Renton then joined B105 as a Black thunder Pilot, until becoming a part of the "Jamie Dunn and the B105 Morning Crew" as their traffic reporter before moving on-air as an announcer. From there he was asked to join 96five in Brisbane as their first ever full-time night announcer. Star FM was then his on-air home for many years as the breakfast host in Griffith, Dubbo and Albury. Renton returned to 96five to anchor their breakfast show for a decade. . Liam was then poached by a rival radio station to head up the 97.3 FM Breakfast Show as Executive Producer taking the show to Number 1 in Brisbane.
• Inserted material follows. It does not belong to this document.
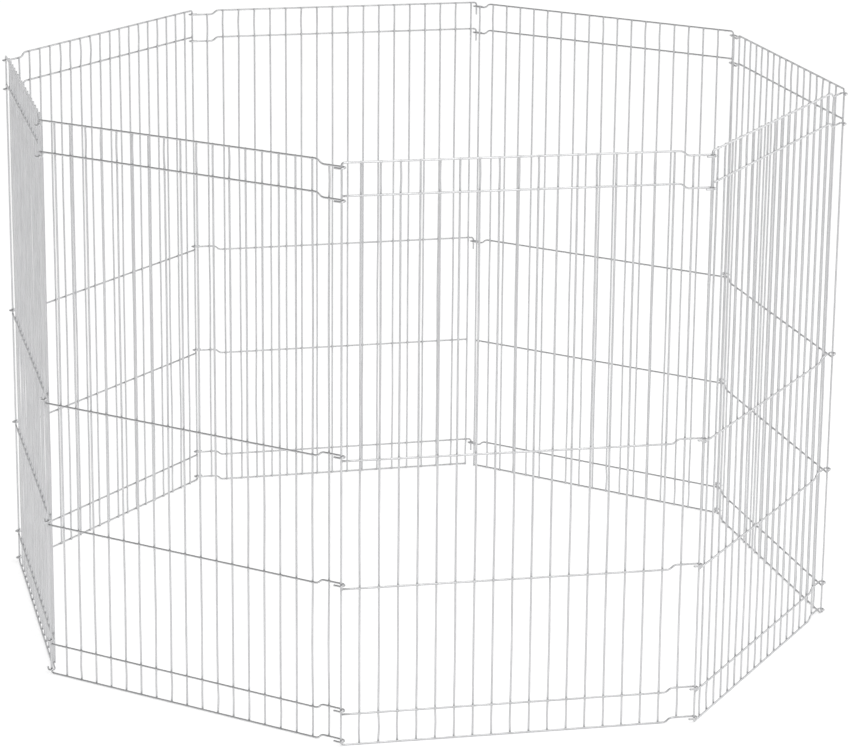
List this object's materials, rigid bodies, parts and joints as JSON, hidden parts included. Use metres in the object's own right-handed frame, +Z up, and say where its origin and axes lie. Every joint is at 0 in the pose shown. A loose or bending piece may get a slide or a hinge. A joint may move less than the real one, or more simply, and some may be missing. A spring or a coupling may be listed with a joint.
{
  "type": "folding wire pet playpen",
  "caption": "Free-standing ring of welded wire panels hinged by wire eyes on bent posts, open at top and floor, closed by drop hooks; folds for storage.",
  "frame": {"origin": "on the floor at the centre of the ring's footprint box", "axes": "+Z up, front panel towards -Y, +X to the right seen from the front"},
  "size_m": [1.1292, 1.1728, 0.7708],
  "materials": {
    "frame_wire": "bright zinc plating, satin",
    "rail_wire": "bright zinc plating, satin",
    "picket_wire": "bright zinc plating, satin"
  },
  "bodies": {
    "panel_4": {"panel_4_frame_wire": "frame_wire", "panel_4_second_rail": "rail_wire", "panel_4_waist_rail": "rail_wire", "panel_4_knee_rail": "rail_wire", "panel_4_toe_rail": "rail_wire", "panel_4_pickets": "picket_wire"},
    "panel_3": {"panel_3_frame_wire": "frame_wire", "panel_3_second_rail": "rail_wire", "panel_3_waist_rail": "rail_wire", "panel_3_knee_rail": "rail_wire", "panel_3_toe_rail": "rail_wire", "panel_3_pickets": "picket_wire"},
    "panel_2": {"panel_2_frame_wire": "frame_wire", "panel_2_second_rail": "rail_wire", "panel_2_waist_rail": "rail_wire", "panel_2_knee_rail": "rail_wire", "panel_2_toe_rail": "rail_wire", "panel_2_pickets": "picket_wire"},
    "panel_1": {"panel_1_frame_wire": "frame_wire", "panel_1_second_rail": "rail_wire", "panel_1_waist_rail": "rail_wire", "panel_1_knee_rail": "rail_wire", "panel_1_toe_rail": "rail_wire", "panel_1_pickets": "picket_wire"},
    "gate_panel": {"gate_panel_top_rail": "rail_wire", "gate_panel_second_rail": "rail_wire", "gate_panel_waist_rail": "rail_wire", "gate_panel_knee_rail": "rail_wire", "gate_panel_toe_rail": "rail_wire", "gate_panel_ground_rail": "rail_wire", "gate_panel_pickets": "picket_wire"},
    "panel_7": {"panel_7_frame_wire": "frame_wire", "panel_7_second_rail": "rail_wire", "panel_7_waist_rail": "rail_wire", "panel_7_knee_rail": "rail_wire", "panel_7_toe_rail": "rail_wire", "panel_7_pickets": "picket_wire"},
    "panel_6": {"panel_6_frame_wire": "frame_wire", "panel_6_second_rail": "rail_wire", "panel_6_waist_rail": "rail_wire", "panel_6_knee_rail": "rail_wire", "panel_6_toe_rail": "rail_wire", "panel_6_pickets": "picket_wire"},
    "panel_5": {"panel_5_frame_wire": "frame_wire", "panel_5_second_rail": "rail_wire", "panel_5_waist_rail": "rail_wire", "panel_5_knee_rail": "rail_wire", "panel_5_toe_rail": "rail_wire", "panel_5_pickets": "picket_wire"}
  },
  "joints": [
    {"name": "fold", "type": "hinge", "parent": "panel_4", "child": "panel_5", "pos_m": [-0.20946, -0.5766, 0], "axis": [0, 0, -1], "range_deg": [0, 105.2]},
    {"name": "panel_6_hinge", "type": "hinge", "parent": "panel_5", "child": "panel_6", "pos_m": [-0.55301, -0.25291, 0], "axis": [0, 0, 1], "range_deg": [0, 222]},
    {"name": "panel_7_hinge", "type": "hinge", "parent": "panel_6", "child": "panel_7", "pos_m": [-0.559, 0.21907, 0], "axis": [0, 0, -1], "range_deg": [0, 105.3]},
    {"name": "panel_3_hinge", "type": "hinge", "parent": "panel_4", "child": "panel_3", "pos_m": [0.26254, -0.58078, 0], "axis": [0, 0, -1], "range_deg": [0, 227.6]},
    {"name": "panel_2_hinge", "type": "hinge", "parent": "panel_3", "child": "panel_2", "pos_m": [0.559, -0.21348, 0], "axis": [0, 0, 1], "range_deg": [0, 107]},
    {"name": "panel_1_hinge", "type": "hinge", "parent": "panel_2", "child": "panel_1", "pos_m": [0.54177, 0.25822, 0], "axis": [0, 0, -1], "range_deg": [0, 219.4]},
    {"name": "gate_hinge", "type": "hinge", "parent": "panel_7", "child": "gate_panel", "pos_m": [-0.24311, 0.56981, 0], "axis": [0, 0, 1], "range_deg": [-43, 222]}
  ],
  "couplings": [
    {"joint": "panel_6_hinge", "follows": "fold", "ratio": 2.11},
    {"joint": "panel_7_hinge", "follows": "fold", "ratio": 1.0006},
    {"joint": "panel_3_hinge", "follows": "fold", "ratio": 2.1634},
    {"joint": "panel_2_hinge", "follows": "fold", "ratio": 1.0171},
    {"joint": "panel_1_hinge", "follows": "fold", "ratio": 2.0855}
  ]
}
He is now heard as part of the on air line up on KIIS 97.3 FM

=== TV ===
Renton started his TV career as a reporter on Jam TV, an early morning kids show that played on Channel 7 Sunday mornings. He did stories on how to make a guitar, cricket bat and dance like a superstar. Renton joined the big time when selected to be a part of the kids TV show The Big Breakfast as the show's only newsreader. The show was edgy in its slot playing film clips, skating and surfing clips and cartoons. It bombed in the ratings and was eventually beaten by The Teletubbies. Renton then took the role as Tinky Winky, a role which he is still proud of today. He has also hosted the local community affairs show 360 on Bris 31 Digital for three years.

=== Podcasting ===
Renton hosts a popular Christmas Podcast called Christmas Podding. It is the only Christmas Podcast in Australia and was recently voted the 3rd Best Christmas Podcast on the Planet. The show runs all year and tackles the light hearted side of Christmas with topics, dilemmas, tips and tricks to help people enjoy Christmas without the hassle.

=== Author ===
Renton wrote and published his first book called "First Time Father" after the birth of his second child. A book filled with advice on what Dad's can expect when expecting for the first time. The book was a collection of stories, mistakes and issues he faced himself as a father for the first time, often using his own failings as content for his radio shows.